Allan Karlsson manie la dynamite depuis sa plus tendre enfance, sa dernière pétarade, un renard mesquin venant se servir au poulailler, l’envoie en maison pour vieux. Il ne faudrait pas laisser un tel énergumène dans la nature. Allan n’a jamais eu la réputation de rester en place bien longtemps et en plus fêter ses cent ans avec d'autres grabataires ne l’enchante pas plus que cela. C’est ainsi qu’il se retrouve à la gare centrale avec un billet pour le trou du cul de la Suède, un village que même les cartes ne connaissent plus. Comme le champ de blé attire les sauterelles Karlsson attire les ennuis et le voilà donc encombré d’une valise volée à un biker rocker barré. Dans le bout du monde il se fait un nouvel ami Jonsson, surtout quand les deux compères en ouvrant la valise découvrent une masse de billet
Commence alors un long road movie entre les souvenirs d’Allan, couvrant la période maudite des années 30 à aujourd’hui avec ses dictateurs fous, Franco, Staline, et les spécialistes de la bombe H. Notre homme avec sa manie de tout faire péter croise leur chemin, les aide même à résoudre leurs problèmes balistiques ou de guerre froide. Il faut compter avec la bande des zonards cherchant à récupérer leur valise. Les tueurs disparaissent comme la marée, de moult façons. Un mafieux russe voudrait bien récupérer son magot convoyé par les pieds nickelés du coin. La bande d’Allan s’étoffe en cours de route, d’un universitaire un peu maladroit, d’une jeune femme et d’un éléphant, le tout finira dans la tombe ou dans une île paradisiaque va savoir.
"Sa vie avait été passionnante, mais rien ne dure éternellement, à part peut-être la bêtise humaine.""Staline était poète, et même un très bon poète. Les circonstances avaient voulu qu'il devienne leader révolutionnaire, ce qui était nettement moins poétique" extrait du roman
.Dans la lignée de la littérature décalée dont le plus connu est Arto Paasilinna, Le lièvre de Vatanen, ses titres sont disponibles en folio. Félix Herngren adapte presque à la lettre le livre du même titre de Jonas Jonasson. Ce petit vieux malgré un manque de moyens et quelques effets scénaristiques tirés par la mèche du bâton de dynamite, nous entraîne dans une course foldingue.
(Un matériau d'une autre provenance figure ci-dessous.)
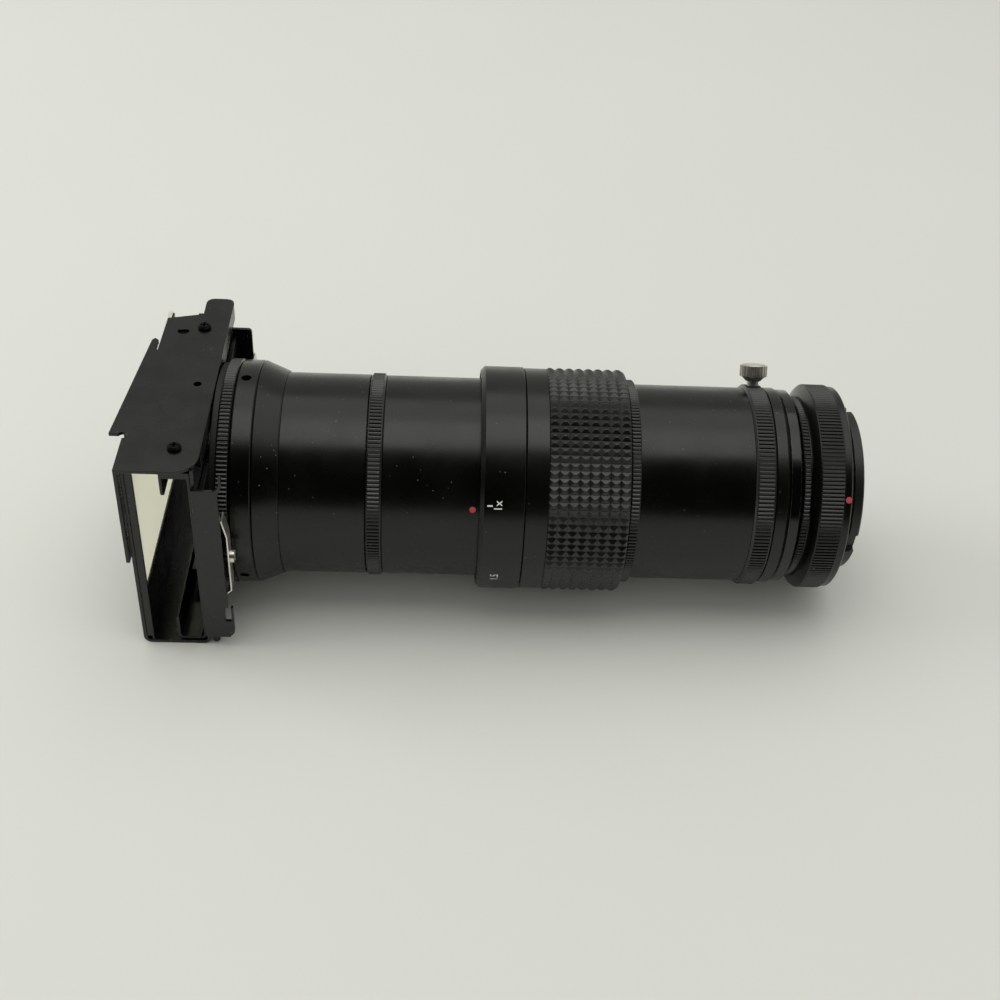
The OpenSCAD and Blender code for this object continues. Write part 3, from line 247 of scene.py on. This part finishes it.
# %% Sheet steel
PAINT = rgb("#0b0b0b")
sheet, tree, bsdf, coords = surface(
    "painted_sheet_steel", {"Base Color": PAINT, "Roughness": 0.24, "IOR": 1.5}
)
peel = add(tree, "TexNoise", {"Vector": coords, "Scale": grains(0.7), "Detail": 2})
fold = add(tree, "Bevel", {"Radius": 0.35 * MM}, samples=EDGE_SAMPLES)
dimples = {"Height": peel, "Distance": 0.006 * MM, "Strength": 1, "Normal": fold}
smudge = add(tree, "TexNoise", {"Vector": coords, "Scale": grains(9), "Detail": 5})
gloss = {"Value": smudge, "From Min": 0.35, "From Max": 0.7, "To Min": 0.2, "To Max": 0.34}
rubs = add(tree, "TexNoise", {"Vector": coords, "Scale": grains(2.2), "Detail": 6})
rubbed = add(
    tree,
    "MapRange",
    {"Value": rubs, "From Min": 0.6, "From Max": 0.66, "To Min": 0, "To Max": 0.8},
)
bare = add(tree, "Math", {0: sharp_edges(tree, 0.16), 1: rubbed}, operation="MULTIPLY")
specks = add(tree, "TexNoise", {"Vector": coords, "Scale": grains(0.8), "Detail": 1})
few = {"Value": specks, "From Min": 0.78, "From Max": 0.81, "To Min": 0, "To Max": 0.4}
share = add(tree, "MapRange", few)
dusty = add(tree, "Mix", {0: share, 6: PAINT, 7: DUST_COLOUR}, data_type="RGBA").outputs[2]
worn = add(tree, "Mix", {0: bare, 6: dusty, 7: rgb("#a8a49b")}, data_type="RGBA").outputs[2]
wire(
    bsdf,
    {
        "Base Color": worn,
        "Metallic": bare,
        "Roughness": add(tree, "MapRange", gloss),
        "Normal": add(tree, "Bump", dimples),
    },
)
print("sheet", sheet.name)

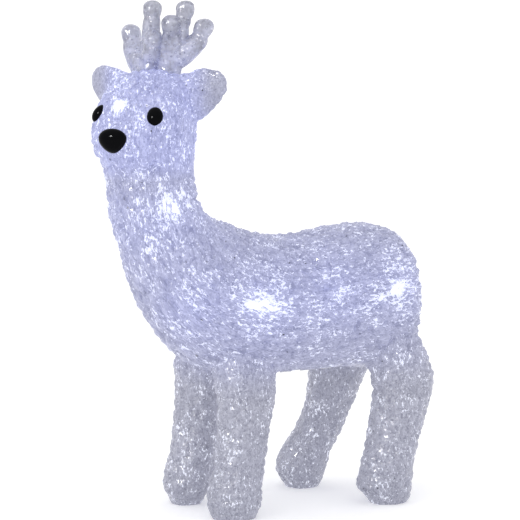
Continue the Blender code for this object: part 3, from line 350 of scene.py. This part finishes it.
def cut_opening(bm):
    """Cut the belly's opening through the skin, with straight edges."""
    low, high = door_opening()
    ceiling = high.z + OPENING_HEADROOM
    for axis in (0, 1):
        for edge in (low[axis], high[axis]):
            place = Vector((0.0, 0.0, 0.0))
            place[axis] = edge
            normal = Vector((0.0, 0.0, 0.0))
            normal[axis] = 1.0
            near = [face for face in bm.faces if face.calc_center_median().z < ceiling
                    and low.x - OPENING_RIM < face.calc_center_median().x < high.x + OPENING_RIM
                    and low.y - OPENING_RIM < face.calc_center_median().y < high.y + OPENING_RIM
                    and face.normal.z < UNDERSIDE]
            parts = set(near)
            for face in near:
                parts.update(face.edges)
                parts.update(face.verts)
            bmesh.ops.bisect_plane(bm, geom=list(parts), plane_co=place, plane_no=normal, dist=1e-7)
    switch = box_middle("switch_knob")
    inside = []
    for face in bm.faces:
        middle = face.calc_center_median()
        in_plan = low.x < middle.x < high.x and low.y < middle.y < high.y
        in_box = in_plan and low.z < middle.z < ceiling
        in_slot = (middle - switch).length < SLOT_REACH
        if in_slot or (in_box and face.normal.z < UNDERSIDE):
            inside.append(face)
    bmesh.ops.delete(bm, geom=inside, context="FACES")


def nearest_nodes(places):
    """The skin node that lies nearest to each place."""
    points = []
    faces = []
    owners = []
    for number, name in enumerate(SKIN_NODES):
        mesh = frame["nodes"][name].data
        start = len(points)
        points.extend(vert.co.copy() for vert in mesh.vertices)
        for face in mesh.polygons:
            faces.append([start + k for k in face.vertices])
            owners.append(number)
    tree = BVHTree.FromPolygons(points, faces)
    return [owners[tree.find_nearest(place)[2]] for place in places]


def make_skin():
    """The skin as one piece for each shell half, leg, hoof and ear, all cut from one surface."""
    mesh = solid_deer()
    edges = mesh_edges(mesh)
    points = mesh_points(mesh)
    sole = points[:, 2] < 0.8 * MM
    points = relaxed(points, edges, FACET_SMOOTHING)
    set_mesh_points(mesh, points)
    points = points + mesh_normals(mesh) * REGROWTH
    points[sole, 2] = 0.0
    set_mesh_points(mesh, points)
    normals = relaxed(mesh_normals(mesh), edges, 3)
    normals /= np.linalg.norm(normals, axis=1)[:, None]
    relief_and_shade, rows = relief(points)
    # the relief and its rows, kept for the painted shade that darkens creases and pales crests
    set_attribute(mesh, "relief_and_shade", relief_and_shade / MM + ROW_SHADE * rows)
    points = points + normals * relief_and_shade[:, None]
    points[sole, 2] = 0.0
    points[:, 2] = np.maximum(points[:, 2], 0.0)
    set_mesh_points(mesh, points)
    bm = bmesh.new()
    bm.from_mesh(mesh)
    cut_opening(bm)
    bm.faces.ensure_lookup_table()
    owners = nearest_nodes([face.calc_center_median() for face in bm.faces])
    tidy_borders(bm, owners)
    pieces = {}
    for number, name in enumerate(SKIN_NODES):
        part = bm.copy()
        part.faces.ensure_lookup_table()
        others = [part.faces[i] for i, owner in enumerate(owners) if owner != number]
        bmesh.ops.delete(part, geom=others, context="FACES")
        piece = add_mesh(name.replace("body_shell", "acrylic_body").replace("leg_", "acrylic_leg_"),
                         mesh_from_bmesh(name, part))
        pieces[name] = piece
    bm.free()
    return pieces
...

Au premier abord nous pensons à la version amoureuse et plus lumineuse de Forrest Gump, même idée de parcourir le siècle à travers un personnage central. Notre petit vieux ne nous le montre pas sous son aspect le plus généreux, mais le plus sombre celui de ses dictateurs, Franco et Staline. Ils sont bien entendu tournés en dérision, Franco dévore une énorme pizza et Staline boit comme un trou d’obus ! Toute cette partie nous dévoile les rouages de la fabrication de la bombe, la guerre froide et un frère jumeau d’Einstein encore plus barré que notre petit vieux. C’est désopilant tout en affirmant que le XXe siècle est bien celui de la bombe et de la dictature.
La partie se déroulant à notre époque nous offre une galerie de bras cassés, mais reste bien sage par rapport au reste. Le film joue la carte des petits vieux qui possèdent toujours bon pied bon œil et ne s’en laissent pas compter. Les jeunes sont quant à eux soit un étudiant assoiffé de diplômes finissant coursier ou des brutes dégénérées au cerveau primaire ayant pris les commandes de la machine. Gunilla délaissée par son abruti de mari reste bien la seule qui s’en sort avec honneur, malgré son penchant pour l’écologie et un éléphant maltraité arraché à un zoo. Le spectateur passera un bon moment dans un cinéma surréaliste propre aux pays du froid où la filmographie abonde de ses sujets traitant de la société, ou ici de son histoire, avec ironie et décalage, bon pour les zygomatiques.
« Le problème avec la politique, c'est qu'elle n'était pas seulement inutile, elle était aussi parfois inutilement compliquée. » Extrait du roman.